Answer
$y=x^2-1+Ce^{-x^{2}}$
Work Step by Step
Given that:
$y'+2xy=2x^3$
Use an integration factor of:
$$\mu (x)=e^{\int P(x)dx}$$
where $P(x)=2x$
$$\mu (x)=e^{\int 2xdx}=e^{x^2}$$
Multiply the entire equation by this factor.

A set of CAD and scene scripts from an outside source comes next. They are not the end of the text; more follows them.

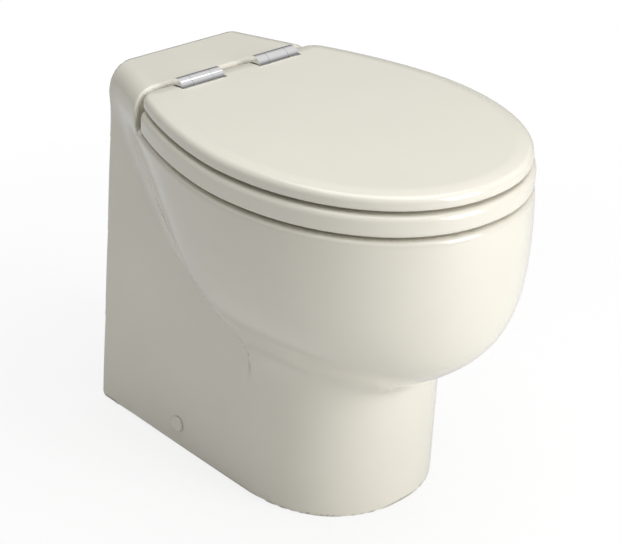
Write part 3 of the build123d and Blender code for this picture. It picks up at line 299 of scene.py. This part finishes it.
def skin(name, field, low, high, step):
    """Closed mesh on the surface where the field is zero, with the field's own normals."""
    axes = [np.arange(a, b + step, step) for a, b in zip(low, high)]
    value = field(*np.meshgrid(*axes, indexing="ij"))
    inside = value < 0
    shape = tuple(n - 1 for n in value.shape)
    total = np.zeros(shape + (3,))
    count = np.zeros(shape)
    grid = np.stack(np.meshgrid(*axes, indexing="ij"), axis=-1)
    quads = []
    ids = np.arange(np.prod(shape)).reshape(shape)
    for axis in range(3):
        lo = tuple(slice(0, -1) if a == axis else slice(None) for a in range(3))
        hi = tuple(slice(1, None) if a == axis else slice(None) for a in range(3))
        crossed = inside[lo] != inside[hi]
        share = np.where(crossed, value[lo] / np.where(crossed, value[lo] - value[hi], 1), 0)
        spot = grid[lo] + 0
        spot[..., axis] += share * step
        spot *= crossed[..., None]
        others = [a for a in range(3) if a != axis]
        for first in (0, 1):
            for second in (0, 1):
                pick = [slice(None)] * 3
                pick[others[0]] = slice(first, first + shape[others[0]])
                pick[others[1]] = slice(second, second + shape[others[1]])
                total += spot[tuple(pick)]
                count += crossed[tuple(pick)]
        where = np.argwhere(crossed)
        keep = np.all((where[:, others] > 0) & (where[:, others] < np.array(shape)[others]), axis=1)
        where = where[keep]
        corners = []
        for first, second in ((-1, -1), (0, -1), (0, 0), (-1, 0)):
            cell = where.copy()
            cell[:, others[0]] += first
            cell[:, others[1]] += second
            corners.append(ids[tuple(cell.T)])
        face = np.stack(corners, axis=1)
        outward = inside[lo][tuple(where.T)]
        if axis == 1:
            outward = ~outward
        face[~outward] = face[~outward][:, ::-1]
        quads.append(face)
    used = count > 0
    renumber = np.cumsum(used.ravel()) - 1
    points = total[used] / count[used][:, None]
    faces = renumber[np.concatenate(quads)]

    def slope(p):
        e = 2e-4
        parts = []
        for axis in range(3):
            d = np.zeros(3)
            d[axis] = e
            parts.append((field(*(p + d).T) - field(*(p - d).T)) / (2 * e))
        return np.stack(parts, axis=1)

    for _ in range(4):
        g = slope(points)
        length = np.maximum((g ** 2).sum(1), 0.05)
        move = (field(*points.T) / length)[:, None] * g
        far = np.maximum(np.linalg.norm(move, axis=1) / (step * 0.6), 1)
        points -= move / far[:, None]
    g = slope(points)
    normals = g / np.maximum(np.linalg.norm(g, axis=1), 1e-9)[:, None]
    mesh = bpy.data.meshes.new(name)
    mesh.from_pydata(points.tolist(), [], faces.tolist())
    mesh.shade_smooth()
    mesh.normals_split_custom_set_from_vertices(normals.tolist())
    piece = bpy.data.objects.new(name, mesh)
    scene.collection.objects.link(piece)
    return piece


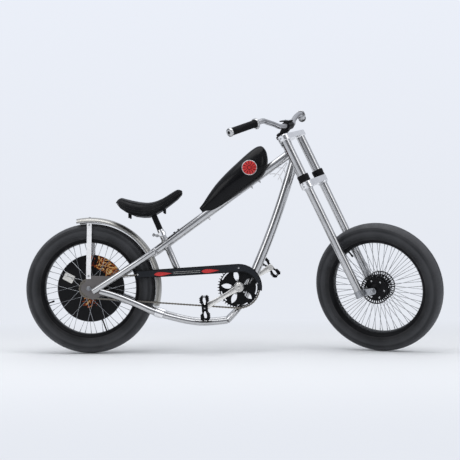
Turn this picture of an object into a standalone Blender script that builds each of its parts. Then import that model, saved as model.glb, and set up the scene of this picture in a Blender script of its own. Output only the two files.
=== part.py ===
"""Chopper bicycle with a chromed frame, a long raked fork and two fat wheels.

Metres, +X forward, +Y to the rider's left, +Z up. Every size below is measured
from the rear axle along X and from the ground along Z, and an empty at the
rider's seat then carries the whole bicycle.
"""
import math

import bmesh
import bpy
from mathutils import Matrix, Vector
from mathutils.geometry import convex_hull_2d, intersect_line_line

# Facets of a large, a middling and a small round piece
LARGE_ROUND = 20
MIDDLE_ROUND = 16
SMALL_ROUND = 12

# Clearances
SEAT_GAP = 0.0003
RUNNING_GAP = 0.0010
OVERRUN = 0.010

# Wheels, the same size front and rear
TYRE_RADIUS = 0.279
TYRE_HALF_WIDTH = 0.038
TYRE_BEAD_HALF_WIDTH = 0.030
TYRE_BEAD_RADIUS = 0.2093
TYRE_BELLY_RADIUS = 0.241
TYRE_TREAD_SHARE = 0.32
TYRE_SHOULDER_SHARE = 0.80
TYRE_SHOULDER_DROP_SHARE = 0.30
RIM_HALF_WIDTH = 0.031
RIM_DEPTH = 0.0133
RIM_BED_HALF_WIDTH = 0.016
WHEEL_FACETS = 48
SPOKE_THICKNESS = 0.0022
SPOKE_RIM_OFFSET = 0.005

# Front hub, a wide flange for each side's radial spokes
FRONT_SPOKES_A_SIDE = 36
FRONT_FLANGE_RADIUS = 0.064
FRONT_FLANGE_Y = 0.036
FRONT_HUB_CORE_RADIUS = 0.020
FRONT_HUB_END_RADIUS = 0.013
FRONT_HUB_HALF_LENGTH = 0.058
FRONT_HUB_SHOULDER = 0.048

# Rear hub with a coaster brake, crossed spokes
REAR_SPOKES_A_SIDE = 24
REAR_FLANGE_RADIUS = 0.035
REAR_FLANGE_Y = 0.034
REAR_HUB_CORE_RADIUS = 0.024
REAR_HUB_END_RADIUS = 0.017
REAR_HUB_HALF_LENGTH = 0.0550
REAR_HUB_SHOULDER = 0.0460
REAR_SPOKE_ROW_STEP = 0.0036
REAR_SPOKE_LEAD = math.radians(45.0)
REAR_SPOKE_FOOT_WIDTH = 0.0034

# Wheel axles
AXLE_RADIUS = 0.005
CONE_RADIUS = 0.0085
NUT_RADIUS = 0.0095
NUT_THICKNESS = 0.009
AXLE_STUB = 0.007

# Round card laid between the rear spokes
CARD_RADIUS = 0.1445
CARD_THICKNESS = 0.002

# Drive: half-inch chain on a 44 tooth chainring and a 20 tooth sprocket
CHAIN_PITCH = 0.0127
CHAINRING_TEETH = 44
SPROCKET_TEETH = 20
CHAINSTAY = 0.6395
CHAIN_LINE = 0.052
CHAIN_PLATE_HEIGHT = 0.0084
CHAIN_INNER_HALF_WIDTH = 0.0024
CHAIN_HALF_WIDTH = 0.0048
CHAIN_ROLLER_LENGTH = 0.0060
SPROCKET_THICKNESS = 0.0028
TOOTH_HEIGHT = 0.0024
TOOTH_ROOT_WIDTH = 0.0050
TOOTH_TIP_WIDTH = 0.0020
TOOTH_ROOT_CLEARANCE = 0.0008

# Chainring windows
WINDOW_COUNT = 5
WINDOW_INNER_RADIUS = 0.024
WINDOW_OUTER_RADIUS = 0.075
WINDOW_HALF_WIDTH = 0.011
WINDOW_FULLNESS = 0.8
RIM_SLOT_RADIUS = 0.077
RIM_SLOT_WIDTH = 0.005
RIM_SLOT_ANGLE = math.radians(34.0)

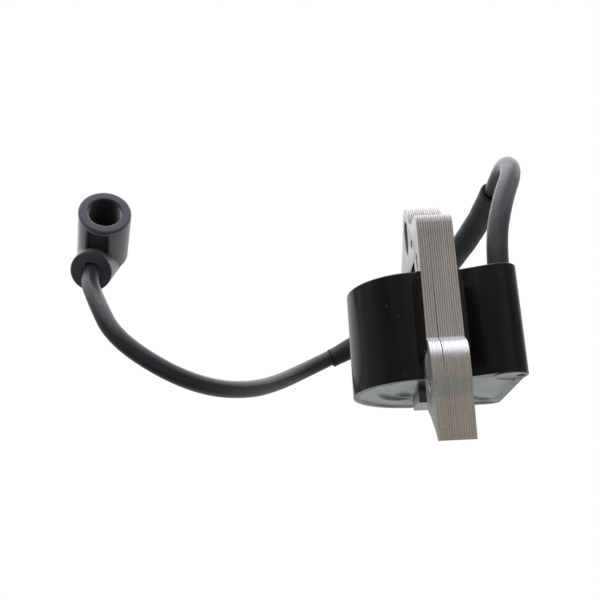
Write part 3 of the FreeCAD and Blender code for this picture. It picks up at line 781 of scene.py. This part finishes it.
def make_world():
    """White to the eye. As light: a bright sky and wall behind, a warm dim front, a cool table."""
    world = bpy.data.worlds.new("studio")
    scene.world = world
    world.use_nodes = True
    tree = world.node_tree
    tree.nodes.clear()

    def add(kind, sockets=None, **settings):
        return add_node(tree, kind, sockets, **settings)

    direction = add("SeparateXYZ", {"Vector": add("TexCoord").outputs["Generated"]})

    def wash(axis, low, high, start, end):
        """A brightness that goes from start to end as the direction's axis goes from low to high."""
        return smooth_range(tree, direction.outputs[axis], low, high, start, end)

    def tinted(brightness, colour):
        return add("VectorMath", {0: colour, "Scale": brightness}, operation="SCALE").outputs[0]

    behind, higher = wash("Y", 0.1, 0.75, 0.0, 1.0), wash("Z", 0.1, 0.38, 0.55, 0.95)
    wall = add("Math", {0: behind, 1: higher}, operation="MULTIPLY")
    total = (0.01, 0.01, 0.01)
    for part in (
        tinted(wash("Z", 0.36, 0.62, 0.0, 1.3), (0.94, 0.93, 1.0)),
        tinted(wall.outputs[0], (0.97, 0.98, 1.0)),
        tinted(wash("Y", -0.5, -0.95, 0.0, 0.23), (1.0, 0.90, 0.82)),
        tinted(wash("Z", -0.04, -0.14, 0.0, 0.25), (0.85, 1.0, 1.0)),
        tinted(wash("X", -0.8, -1.0, 0.0, 0.3), (1.0, 1.0, 1.0)),
        tinted(wash("X", 0.6, 0.95, 0.0, 0.3), (1.0, 1.0, 1.0)),
    ):
        total = add("VectorMath", {0: part, 1: total}, operation="ADD").outputs[0]
    lit = add("Background", {"Color": total, "Strength": 1.0})
    seen = add("Background", {"Color": (1, 1, 1, 1), "Strength": 1.0})
    camera_ray = add("LightPath").outputs["Is Camera Ray"]
    choose = add("MixShader", {0: camera_ray, 1: lit.outputs[0], 2: seen.outputs[0]})
    add("OutputWorld", {"Surface": choose.outputs[0]})


def area_light(name, place, target, size, power, glossy=True):
    data = bpy.data.lights.new(name, "AREA")
    data.shape = "RECTANGLE"
    data.size, data.size_y = size
    data.energy = power
    light = bpy.data.objects.new(name, data)
    scene.collection.objects.link(light)
    light.location = Vector(place)
    light.rotation_euler = (Vector(target) - light.location).to_track_quat("-Z", "Y").to_euler()
    light.visible_camera = False
    light.visible_glossy = glossy


def make_lights():
    area_light("top", (-0.05, 0.05, 0.6), (0, 0, 0), (0.6, 0.4), 1.2)
    area_light("key", (-0.12, -0.45, 0.4), (-0.02, 0, -0.02), (0.35, 0.35), 3.2, glossy=False)


# ---------------------------------------------------------------- the scene

make_camera()
make_world()
make_lights()
make_floor()
scene.view_settings.view_transform = "Standard"
scene.cycles.use_denoising = True

lead_rubber = rubber(
    "lead_rubber", (0.0085, 0.0078, 0.0105), (0.0135, 0.0125, 0.0165), 0.38, grain=3000, sheen=0.04
)
sleeve_rubber = rubber(
    "sleeve_rubber", (0.0055, 0.0065, 0.0065), (0.0095, 0.0105, 0.0105), 0.5, grain=1800, sheen=0.0
)
# The boot's rubber, with painted shade in its socket and its pocket.
boot_rubber = rubber(
    "boot_rubber",
    (0.0225, 0.021, 0.032),
    (0.031, 0.029, 0.044),
    0.42,
    grain=2200,
    sheen=0.65,
    shade=boot_recess_shade,
)

lead = make_lead(lead_rubber)
sleeve = make_sleeve(route_points(), sleeve_rubber)
boot = make_boot(boot_rubber)
make_plates(steel_face(), steel_edge())
dress_inner_nodes()
dress("coil_cup", cup_plastic())
resin = potting_resin()
dress("potting", resin)
make_resin_surface(resin)
make_column_foot(resin)
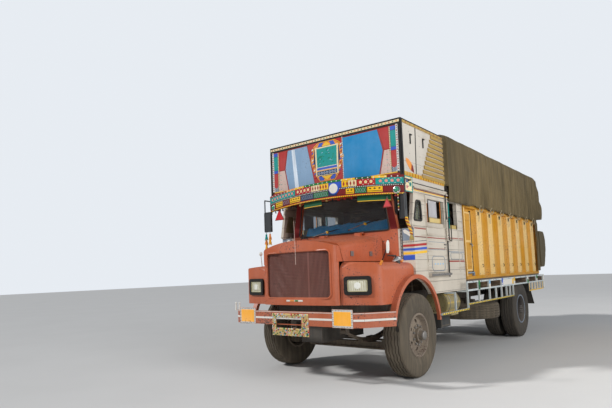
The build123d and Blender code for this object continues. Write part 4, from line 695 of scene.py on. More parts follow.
# Other cloths: name, colour, staining, bump, other settings, shader settings
CLOTHS = (
    ("seat", (0.20, 0.045, 0.035), 0.35, 0.4, {"Thread": 1500.0}, SHEEN),
    (
        "blue_cloth", (0.01, 0.50, 1.0), 0.3, 0.3,
        {"Stain": (0.005, 0.22, 0.60, 1), "Thread": 1800.0}, {"Sheen_Weight": 0.4},
    ),
    ("curtain", (0.50, 0.49, 0.50), 0.25, 0.3, {"Thread": 1800.0}, SHEEN),
    ("rope", (0.46, 0.38, 0.24), 0.5, 0.6, {"Thread": 700.0}, {}),
    ("cord_black", (0.03, 0.03, 0.03), 0.3, 0.5, {"Thread": 900.0}, {}),
)
# Decorative paints: name, colour
PALETTE = (
    ("red", (0.45, 0.022, 0.02)),
    ("maroon", (0.20, 0.012, 0.012)),
    ("brick", (0.34, 0.035, 0.022)),
    ("pale_pink", (0.62, 0.45, 0.38)),
    ("pink", (0.70, 0.24, 0.26)),
    ("orange", (0.80, 0.27, 0.02)),
    ("yellow", (0.88, 0.50, 0.0)),
    ("cream", (0.80, 0.66, 0.38)),
    ("white", (0.76, 0.73, 0.66)),
    ("teal", (0.0, 0.30, 0.27)),
    ("green", (0.01, 0.20, 0.04)),
    ("dark_green", (0.015, 0.11, 0.045)),
    ("blue", (0.02, 0.09, 0.52)),
    ("pale_blue", (0.30, 0.52, 0.72)),
    ("navy", (0.02, 0.035, 0.10)),
    ("slate", (0.22, 0.27, 0.33)),
    ("black", (0.018, 0.018, 0.018)),
    ("straw", (0.50, 0.36, 0.10)),
    ("ochre", (0.66, 0.50, 0.20)),
    # Olive fills the small side panes: painted shade of the cab's inside behind the glass
    ("pane_shade_olive", (0.26, 0.23, 0.12)),
)


class TRUCK_OT_mix_finishes(bpy.types.Operator):
    """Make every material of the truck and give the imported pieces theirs"""

    bl_idname = "truck.mix_finishes"
    bl_label = "Mix finishes"

    def execute(self, context):
        colours = context.scene.truck_colours
        weathering_group()
        timber_group()
        weave_group()
        self.follow_colours(colours)
        for name, colour in PALETTE:
            paint(name, colour, 0.05, 0.22, 0.45, fading=0.3, bump=0.15, **MATT)
        for name, colour, dust, chips, roughness, others in PAINTS:
            paint(name, colour, dust, chips, roughness, **others)
        for name, colour, wear, bump, others in BOARDS:
            values = {"Paint": (*colour, 1), "Wear": wear, **others}
            make_finish(name, "Painted boards", values, bump)
        for name, colour, staining, bump, others, shader in CLOTHS:
            values = {"Cloth": (*colour, 1), "Staining": staining, **others}
            make_finish(name, "Canvas weave", values, bump, **shader)
        dress_nodes()
        return {"FINISHED"}

    def follow_colours(self, colours):
        """Finishes that follow the colours that a user can change."""
        cowl, sky, cab, canvas = (
            tuple(c) for c in (colours.cowl, colours.sky, colours.cab, colours.canvas)
        )
        bumper = tuple(c * 0.92 for c in cowl)
        # The left crown panel is the same blue lightened towards white: painted glare
        sky_with_glare = tuple(0.60 * c + 0.22 for c in sky)
        coat = {"Coat_Weight": 0.12, "Coat_Roughness": 0.3}
        paint("cowl", cowl, 0.20, 0.36, 0.36, fading=0.34, depth=0.004, **coat)
        paint("bumper", bumper, 0.26, 0.55, 0.42)
        paint("grille", colours.grille, 0.30, 0.3, 0.55)
        paint("body", colours.body, 0.08, 0.34, 0.45, Specular_IOR_Level=0.25)
        paint("body_face", colours.body_face, 0.10, 0.34, 0.48, fading=0.4, Specular_IOR_Level=0.25)
        paint("rail", colours.rail, 0.22, 0.40, 0.45)
        paint("sky", sky, 0.05, 0.12, 0.45, fading=0.22, bump=0.1, **MATT)
        paint("sky_with_glare", sky_with_glare, 0.05, 0.12, 0.45, fading=0.3, **MATT)
        timber = "Painted boards"
        make_finish("cab", timber, {"Paint": (*cab, 1), "Wear": 0.30}, 0.35, 0.003)
        plain = {"Paint": (*(c * 0.94 for c in cab), 1), "Wear": 0.4, "Joint": 0.0}
        make_finish("cab_plain", timber, plain)
        for name, tone, stain, staining, bump, depth in CANVASES:
            values = {"Cloth": (*(c * tone for c in canvas), 1), "Stain": stain, "Staining": staining}
            make_finish(name, "Canvas weave", values, bump, depth)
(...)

$$e^{x^2}(y'+2xy=2x^3)$$$$e^{x^2}y'+2e^{x^2}xy=2e^{x^2}x^3$$
Integrate each side.
$$\int e^{x^2}y'+2e^{x^2}xy=\int 2e^{x^2}x^3 dx$$
To evluate the intergral $\int 2e^{x^2}x^3 dx$
let $t=x^2 \rightarrow dt=2xdx$
The intergral become $\int te^tdt=te^t-\int e^tdt=te^t-e^t=e^t(t-1) \rightarrow \int 2e^{x^2}x^3 dx=e^{x^2}(x^2-1)$
Thus;
$$ye^{x^2}=e^{x^2}(x^2-1)+C$$ $$y=x^2-1+Ce^{-x^{2}}$$